Natürlich sind da sehr eindrucksvolle Szenen dabei: Eine kleine Gruppe toxisch männlicher, betrunkener Anzugträger nimmt ihn, den lächerlichen, unkontrolliert lachenden Freak in der U-Bahn (wo sonst?) aufs Korn. Der Joker knallt sie alle drei ab und setzt damit ganz nebenbei eine Bewegung in Gang. Wir erfahren, schon mitten im Film und doch zum ersten Mal – es brodelt in Gotham City. Die Gewalttat wird zum Akt der Revolution der Armen gegen die Reichen, an deren Spitze nun der Joker steht. Doch wer diese Massen eigentlich sein sollen, die sich da – warum auch immer- erheben und irgendwann zum wütenden Mob auf Gothams Straßen werden, wird nicht erzählt.  Okay, die Müllabfuhr funktioniert nicht – wie auch im Vorbild New York der 70er Jahre. Aber eigentlich ist da nur das nebulöse Gefühl einer irgendwie unzufriedenen Masse, die offensichtlich nur darauf wartet auszurasten. Aber erklärt werden soll hier sowieso nur eins, und das möglichst wasserdicht, aber insgesamt viel zu vorhersehbar. Holt die Psychologie Lexika raus – wir bauen uns einen Joker. 

Es kommt einem fast ein wenig schäbig vor, einen Film, der in seiner Art so kunstvoll ist und dessen Hauptdarsteller sich mit (abgemagertem) Leib und (geschundener) Seele hineinwirft, wie kaum ein anderer, herunter zu brechen auf die Frage: was soll das alles?
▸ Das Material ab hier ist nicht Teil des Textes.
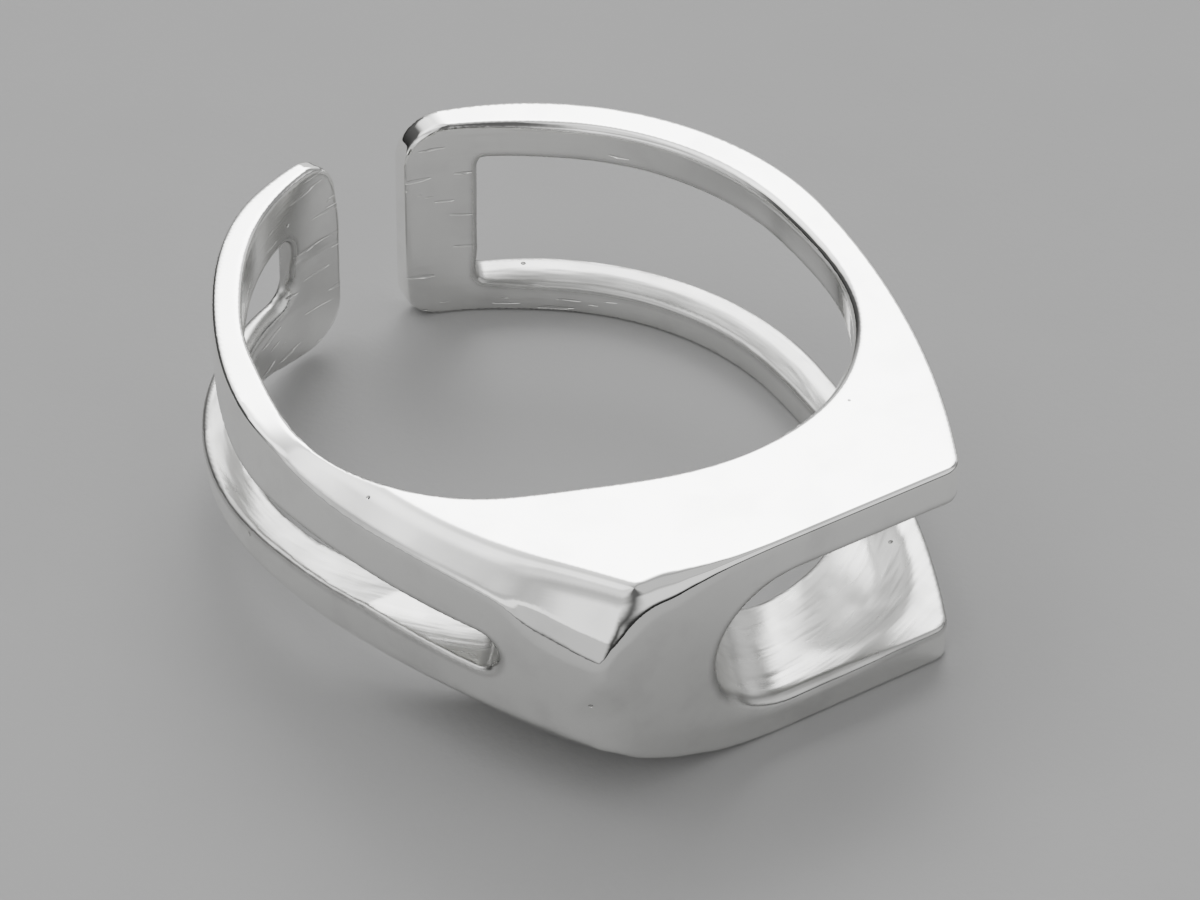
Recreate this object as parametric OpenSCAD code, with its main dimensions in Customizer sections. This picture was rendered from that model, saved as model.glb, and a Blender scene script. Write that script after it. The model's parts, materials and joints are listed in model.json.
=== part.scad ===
// Adjustable ring: one cast silver shank with a flat face, lying on its side.
// The finger axis is +Z, the flat face looks along -Y and the gap lies at +Y.
// The wide arm is at +X and the narrow arm at -X. Angles count round the finger axis from +X.

/* [Finger hole] */
// Diameter of the finger hole beside the arms
finger_d = 17.6; // [17.2:0.1:18]
// Width of the ring along the finger, which is its height as it lies
ring_w = 7.4; // [7.2:0.1:7.8]

/* [Arms] */
// Thickness of the wide arm beside the finger
wide_arm_t = 1.3; // [1.2:0.1:1.6]
// Thickness of the narrow arm beside the finger
narrow_arm_t = 1.2; // [1.1:0.05:1.3]
// Where the wide arm ends, in degrees from +X
wide_end_a = 83.5; // [80:0.5:86]
// Where the narrow arm ends, in degrees from +X
narrow_end_a = 98.5; // [97:0.5:103]
// Radius of the upper corner at the end of the wide arm
wide_top_corner_r = 1.5; // [1:0.1:2]
// Radius of the lower corner at the end of the wide arm
wide_low_corner_r = 1.1; // [0.8:0.1:1.5]
// Radius of the upper corner at the end of the narrow arm
narrow_top_corner_r = 1.2; // [0.8:0.1:1.6]
// Radius of the lower corner at the end of the narrow arm
narrow_low_corner_r = 1.6; // [1.2:0.1:2]

/* [Face] */
// Distance of the flat face from the finger axis
face_y = 13; // [12.7:0.1:13.3]
// From the finger axis to the face's corner on the wide side
face_wide_x = 6.3; // [6:0.1:6.6]
// From the finger axis to the face's corner on the narrow side
face_narrow_x = 5.9; // [5.6:0.1:6.1]

/* [Wide slot] */
// Thickness of the strip under the slot
lower_strip_t = 1.25; // [1.1:0.05:1.4]
// Thickness of the strip over the slot
upper_strip_t = 1.3; // [1.2:0.05:1.5]
// Where the slot's round end is centred on the face, along X
wide_slot_x = 0.7; // [0.3:0.1:1.2]
// Slant of the round end towards the wide side as it runs in
wide_slot_slant = 25; // [15:1:30]
// Where the slot ends in the wide arm, in degrees from +X
wide_slot_end_a = 69; // [64:0.5:72]

/* [Narrow slot] */
// Where the slot's round end is centred on the shoulder, in degrees from +X
narrow_slot_a = 230.5; // [229:0.5:232]
// Where the slot ends in the narrow arm, in degrees from +X
narrow_slot_end_a = 110.5; // [109:0.5:118]

/* [Hidden] */
silver = [0.86, 0.86, 0.84];
finger_r = finger_d / 2;
wide_r = finger_r + wide_arm_t;
narrow_r = finger_r + narrow_arm_t;
// The arms turn into their shoulders this far below the X axis
turn_a = 4.5;
// Cutting shapes run this far past what they cut
past = 2;
// Well outside the ring
far = 3 * face_y;
// Angle between two sections of a rounded edge
step_a = 4;
$fn = 180;

// Where the finger hole swells out past its round, by the circle that the swell follows: at the
// wide shoulder and at the ends of the arms
X = 0;
Y = 1;
R = 2;
swells = [
    [1.46, -2.0, 7.2],
    [-0.5, 2.3, 7.1],
];
// Over the narrow slot the hole swells out at the shoulder too, and the strip is set in outside
narrow_swell = [-2.77, -1.56, 6.4];
strip_outside = [7.5, -3.7, 17.9];
strips_part_z = 4.2;

// How the upper outer edge is rounded down, by angle. DROP is how far the edge lies under the
// upper side plane and ROLL is how far from the edge the rounding begins.
ANGLE = 0;
DROP = 1;
ROLL = 2;
upper_edge = [
    [-182, -0.1, 1.1],
    [-178, 0.1, 1.1],
    [-171, 0.35, 1.0],
    [-163, 0.65, 1.0],
    [-146, 0.6, 1.1],
    [-135, 0.7, 1.2],
    [-128, 0.75, 1.4],
    [-124, 1.4, 1.6],
    [-121, 1.8, 1.9],
    [-114, 2.0, 2.4],
    [-111, 1.5, 2.4],
    [-108, 0.85, 2.2],
    [-104, 0.6, 1.8],
    [-98, 0.3, 1.3],
    [-93, -0.1, 1.0],
];

// How the underside rises on the narrow side, by angle. INNER and OUTER are the heights of its
// two edges over the lower side plane and WIDTH is how far from the outer edge the rise begins.
INNER = 1;
OUTER = 2;
WIDTH = 3;
underside = [
    [-265, 0.75, 1.1, 1.0],
    [-254, 0.75, 1.1, 1.0],
    [-241, 1.3, 1.6, 1.0],
    [-230, 1.9, 2.1, 1.0],
    [-200, 1.95, 2.2, 1.0],
    [-180, 1.9, 2.1, 1.0],
    [-164, 1.6, 2.05, 1.0],
    [-146, 1.0, 2.4, 1.8],
    [-130, 0.4, 2.55, 2.8],
    [-122, -0.1, 2.7, 3.4],
    [-114, -0.1, 2.6, 3.6],
    [-112, -0.1, 2.0, 3.2],
    [-108, -0.1, 1.2, 2.6],
    [-103, -0.1, 0.7, 2.0],
    [-94, -0.1, 0.15, 1.2],
    [-90, -0.1, -0.3, 1.0],
];

// The floor and the roof of the narrow slot over the lower side plane, along Y
FLOOR = 1;
ROOF = 2;
narrow_slot_side = [
    [-far, 3.7, 5.05],
    [-5.5, 3.7, 5.05],
    [-2, 3.35, 5.05],
    [far / 4, 2.75, 5.7],
];

function value(table, column, a) = lookup(a, [for (row = table) [row[0], row[column]]]);
function direction(a) = [cos(a), sin(a)];

// A shoulder is an arc from a corner of the face that runs smoothly into its arm
function shoulder_radius(corner, arm_r, turn) =
    pow(norm(corner - arm_r * turn), 2) / (2 * (arm_r - corner * turn));
wide_turn = direction(-turn_a);
wide_shoulder_r = shoulder_radius([face_wide_x, -face_y], wide_r, wide_turn);
wide_shoulder_c = (wide_r - wide_shoulder_r) * wide_turn;
narrow_turn = direction(180 + turn_a);
narrow_shoulder_r = shoulder_radius([-face_narrow_x, -face_y], narrow_r, narrow_turn);
narrow_shoulder_c = (narrow_r - narrow_shoulder_r) * narrow_turn;

// Distance from the finger axis to the outer wall on the narrow side and on the face
function reach_of_arc(a, centre, radius) =
    let (along = centre * direction(a))
    along + sqrt(radius * radius - centre * centre + along * along);
function reach(a) =
    a < turn_a - 180 ? narrow_r :
    min(
        reach_of_arc(a, narrow_shoulder_c, narrow_shoulder_r),
        face_y / max(-sin(a), 0.1)
    );

// The angles at which a rounded edge has a section, with one on the corner of the face
corner_a = atan2(-face_y, -face_narrow_x);
function spread(from, to) =
    let (count = ceil((to - from) / step_a))
    [for (i = [0:count - 1]) from + (to - from) * i / count];
function section_angles(table) =
    let (from = table[0][0], to = table[len(table) - 1][0])
    concat(spread(from, corner_a), spread(corner_a, to), [to]);

// A solid that runs round the finger axis through sections of [distance from the axis, height]
module swept(angles, sections) {
    sides = len(sections[0]);
    last = len(angles) - 1;
    points = [
        for (i = [0:last])
            for (p = sections[i])
                [p[0] * cos(angles[i]), p[0] * sin(angles[i]), p[1]]
    ];
    walls = [
        for (i = [0:last - 1])
            for (j = [0:sides - 1])
                let (k = (j + 1) % sides)
                each [
                    [i * sides + j, i * sides + k, (i + 1) * sides + j],
                    [i * sides + k, (i + 1) * sides + k, (i + 1) * sides + j]
                ]
    ];
    cap = [for (j = [0:sides - 1]) j];
    caps = [backwards(cap), [for (j = cap) last * sides + j]];
    polyhedron(points, concat(walls, caps), convexity = 6);
}

// The curve of a rounded edge, in steps from 0 where it begins to 1 at the outer wall and past it
roll_power = 1.6;
roll_steps = [0.02, 0.3, 0.6, 0.85, 1.1];
function rounded(start, width, from, to) = [
    for (s = roll_steps) [start + width * s, from + (to - from) * pow(s, roll_power)]
];
function backwards(list) = [for (i = [len(list) - 1:-1:0]) list[i]];

// The rounding of the upper edge begins this far over the side plane, so that it cuts it cleanly
clearance = 0.02;

// What the rounding of the upper edge takes away
module upper_rounding() {
    angles = section_angles(upper_edge);
    swept(angles, [
        for (a = angles)
            let (
                drop = value(upper_edge, DROP, a),
                roll = value(upper_edge, ROLL, a),
                start = reach(a) - roll
            )
            concat(
                rounded(start, roll, ring_w + clearance, ring_w - drop),
                [[start + 2 * roll, ring_w + past], [start, ring_w + past]]
            )
    ]);
}

// What the rise of the underside takes away
module underside_rise() {
    angles = section_angles(underside);
    swept(angles, [
        for (a = angles)
            let (
                inner = value(underside, INNER, a),
                outer = value(underside, OUTER, a),
                width = value(underside, WIDTH, a),
                start = reach(a) - width
            )
            concat(
                [[start + 2 * width, -past]],
                backwards(rounded(start, width, inner, outer)),
                [[start - past, inner], [start - past, -past]]
            )
    ]);
}

// A sector of the plane round the finger axis
module sector(from, to) {
    count = ceil((to - from) / 45);
    polygon(concat([[0, 0]], [for (i = [0:count]) far * direction(from + (to - from) * i / count)]));
}

// The ring as seen along the finger
module plan() {
    difference() {
        union() {
            intersection() {
                circle(r = wide_r);
                sector(-turn_a, wide_end_a);
            }
            intersection() {
                circle(r = narrow_r);
                sector(narrow_end_a, 180 + turn_a);
            }
            intersection() {
                translate(wide_shoulder_c)
                    circle(r = wide_shoulder_r);
                translate(narrow_shoulder_c)
                    circle(r = narrow_shoulder_r);
                sector(turn_a - 180, -turn_a);
                translate([-far, -face_y])
                    square([2 * far, face_y]);
            }
        }
        circle(r = finger_r);
        for (swell = swells)
            translate([swell[X], swell[Y]])
                circle(r = swell[R]);
    }
}

// The strip over the narrow slot follows its own curves, inside and outside
module narrow_strip_trim() {
    translate([narrow_swell[X], narrow_swell[Y], strips_part_z])
        cylinder(r = narrow_swell[R], h = ring_w);
    translate([0, 0, strips_part_z])
        linear_extrude(ring_w)
            difference() {
                sector(118, 184);
                translate([strip_outside[X], strip_outside[Y]])
                    circle(r = strip_outside[R]);
            }
}

// The wide slot: from its round end on the face, over the shoulder, to the end of the wide arm
module wide_slot() {
    slot_h = ring_w - lower_strip_t - upper_strip_t;
    translate([wide_slot_x, -face_y, lower_strip_t + slot_h / 2])
        rotate([0, 0, -wide_slot_slant])
            rotate([90, 0, 0])
                translate([0, 0, -finger_r])
                    linear_extrude(finger_r + past) {
                        circle(d = slot_h);
                        translate([0, -slot_h / 2])
                            square([face_y, slot_h]);
                    }
    translate([0, 0, lower_strip_t])
        linear_extrude(slot_h)
            sector(atan2(-finger_r, face_wide_x), wide_slot_end_a);
}

// The narrow slot: from its round end on the shoulder to the end of the narrow arm
module narrow_slot() {
    round_end = narrow_slot_side[0];
    intersection() {
        translate([-far, 0, 0])
            rotate([90, 0, 90])
                linear_extrude(far)
                    polygon(concat(
                        [for (row = narrow_slot_side) [row[0], row[FLOOR]]],
                        backwards([for (row = narrow_slot_side) [row[0], row[ROOF]]])
                    ));
        linear_extrude(ring_w)
            sector(narrow_slot_end_a, narrow_slot_a);
    }
    translate([0, 0, (round_end[FLOOR] + round_end[ROOF]) / 2])
        rotate([0, 90, narrow_slot_a])
            translate([0, 0, finger_r - 1])
                cylinder(d = round_end[ROOF] - round_end[FLOOR], h = face_y);
}

// What the rounding of one corner takes away, at the end of an arm that lies at angle a
module end_corner(a, side, z, up, r) {
    rotate([0, 0, a])
        translate([0, 0, z])
            mirror([0, side, 0])
                mirror([0, 0, up])
                    difference() {
                        translate([finger_r - past, -past, -past])
                            cube([wide_arm_t + 2 * past, r + past, r + past]);
                        translate([0, r, r])
                            rotate([0, 90, 0])
                                cylinder(r = r, h = face_y);
                    }
}

// The whole ring is one casting
module shank() {
    narrow_end_z = value(underside, INNER, narrow_end_a - 360);
    color(silver)
        difference() {
            linear_extrude(ring_w)
                plan();
            wide_slot();
            narrow_slot();
            narrow_strip_trim();
            upper_rounding();
            underside_rise();
            end_corner(wide_end_a, 1, ring_w, 1, wide_top_corner_r);
            end_corner(wide_end_a, 1, 0, 0, wide_low_corner_r);
            end_corner(narrow_end_a, 0, ring_w, 1, narrow_top_corner_r);
            end_corner(narrow_end_a, 0, narrow_end_z, 0, narrow_low_corner_r);
        }
}

shank();
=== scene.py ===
import json
import math

import bpy
from mathutils import Matrix, Vector


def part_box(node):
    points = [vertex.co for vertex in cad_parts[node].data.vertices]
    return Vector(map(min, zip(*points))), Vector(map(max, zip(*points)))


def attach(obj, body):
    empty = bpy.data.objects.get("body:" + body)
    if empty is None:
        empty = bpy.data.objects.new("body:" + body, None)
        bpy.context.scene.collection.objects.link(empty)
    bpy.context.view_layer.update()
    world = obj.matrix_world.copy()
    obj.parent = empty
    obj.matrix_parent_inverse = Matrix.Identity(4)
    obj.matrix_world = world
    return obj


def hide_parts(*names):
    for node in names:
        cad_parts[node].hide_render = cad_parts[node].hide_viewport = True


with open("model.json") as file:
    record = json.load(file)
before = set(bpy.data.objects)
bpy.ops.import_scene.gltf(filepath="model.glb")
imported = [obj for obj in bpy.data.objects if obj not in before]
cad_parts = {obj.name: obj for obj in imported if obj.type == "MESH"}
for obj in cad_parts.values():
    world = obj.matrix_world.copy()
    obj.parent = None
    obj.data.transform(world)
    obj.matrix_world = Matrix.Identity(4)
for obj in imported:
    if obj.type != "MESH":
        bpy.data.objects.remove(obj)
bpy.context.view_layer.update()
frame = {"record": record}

# Camera
# The ring lies on its side and is seen from its narrow shoulder, forty degrees above the surface,
# through a long lens. Turn is counted from -Y towards +X, and distances are from the target.
MM = 0.001
camera_turn = -33.2
camera_rise = 39.94
camera_roll = 0.81
camera_distance = 136.45 * MM
camera_target = Vector((-2.057, -6.929, 7.4)) * MM
camera_lens = 143
camera_sensor = 36
camera_clip = 10 * MM
turn = math.radians(camera_turn)
tilt = math.radians(camera_rise)
away = Vector((math.sin(turn) * math.cos(tilt), -math.cos(turn) * math.cos(tilt), math.sin(tilt)))
camera_data = bpy.data.cameras.new("camera")
camera_data.sensor_width = camera_sensor
camera_data.lens = camera_lens
camera_data.clip_start = camera_clip
camera = bpy.data.objects.new("camera", camera_data)
bpy.context.scene.collection.objects.link(camera)
camera.matrix_world = (
    Matrix.Translation(camera_target + camera_distance * away)
    @ away.to_track_quat("Z", "Y").to_matrix().to_4x4()
    @ Matrix.Rotation(math.radians(camera_roll), 4, "Z")
)
bpy.context.scene.camera = camera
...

Aber ich fürchte, man kommt nicht drum herum. Der Film beantwortet Fragen, die niemand gestellt hat. Und ist dabei aber so unsicher und risikoscheu, dass er sicherheitshalber gleich mehrere Antworten liefern will. Der Joker ist erfolgloser Clown und als Kind missbraucht worden. Er lacht an unpassenden Stellen und liefert die Erklärung mit einer Art Visitenkarte direkt mit. Ja, wir erfahren sogar, warum er Joker genannt werden will. Der Film erklärt seine Hauptfigur zu Tode und unterwirft die komplett durchschaubare Dramaturgie dieser Maxime.

Zum Glück ist das Ganze keine völlige Zeitverschwendung, dafür ist Joaquin Phönix Naturereignis genug. Es hätte vielleicht gereicht ihn ein- oder zweimal mit nacktem Oberkörper zu sehen. Nach der achten Einstellung jedoch muss man sich den Vorwurf der Angeberei gefallen lassen. Aber auch das ist nicht die Schuld des Schauspielers. Er muss sich zeigen, er muss sich auf seinem Weg an die Grenzen völlig veräußern. Aber irgendwann muß sich bei den Dreharbeiten der Gedanke eingeschlichen haben: wir lassen ihn mal lieber machen, er spielt ja schließlich den Joker – völlig außer Acht lassend dass auch ein schauspielerisches Genie Führung braucht. Es ist wieder wie bei Shakespeare. Ohne einen guten Regisseur ist auch der beste Hauptdarsteller auf verlorenem Posten. Es ist nur gut, dass man beim Joker nicht so schnell merkt, dass man sich verrannt hat, wie zum Beispiel beim Othello. Anders kann ich mir die Begeisterungsstürme in Cannes für Todd Phillips „Joker“ nicht erklären. Bejubelt wurde ein Darsteller, der alles mitbringt, diesen Joker zu einem Meisterwerk zu machen. Der Rest des Filmes kann da leider nicht mithalten.